2012-present: In June of 2012, BAUUC called Rev. Bruce Beisner to be our new settled Minister. Patti Withers joined our Ministry Team as our new Director of Lifespan Religious Education in March of 2013. On November 24, 2013, the BAUUC fellowship hall was officially re-named Cockrell Hall in honor of longtime members Butch and Brenda Cockrell.

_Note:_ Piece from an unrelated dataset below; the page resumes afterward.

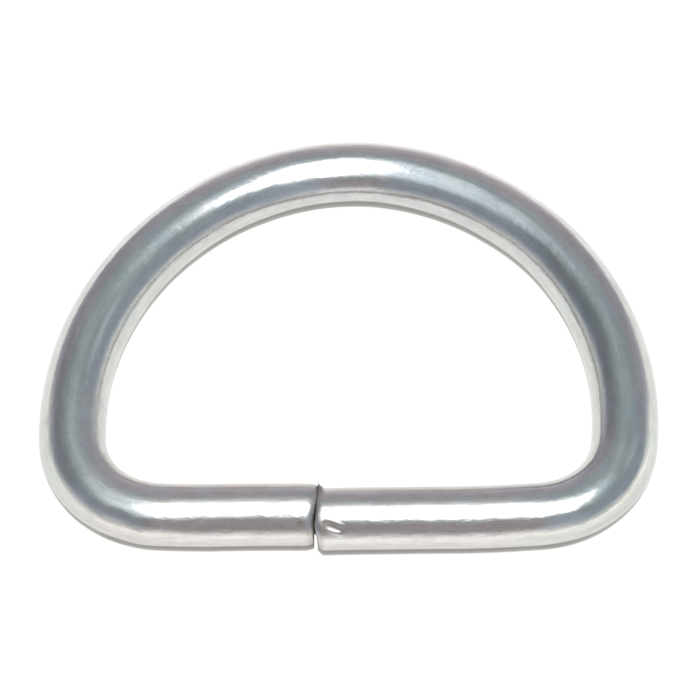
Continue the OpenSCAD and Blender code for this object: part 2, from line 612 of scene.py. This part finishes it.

Our Bay Area Church community continues to grow in both size and spirit. Current church membership is about 230 (with over 75 children registered for our Religious Education program). We continue to expand our outreach and service programs in the local community and learn and explore new ideas together.


 Our Covenant

During every Sunday worship service, we affirm our Covenant. We are united not by a common belief, but by the concept of covenant where we agree to walk together as a congregation with common values, but not necessarily common belief. Covenant is a way of being in right relationship with each other and the world.


Love is the doctrine of this church

The quest of truth is its sacrament,

And service is its prayer.

To dwell together in peace,

To seek knowledge in freedom,

To serve humanity in fellowship,

Thus do we covenant with one another.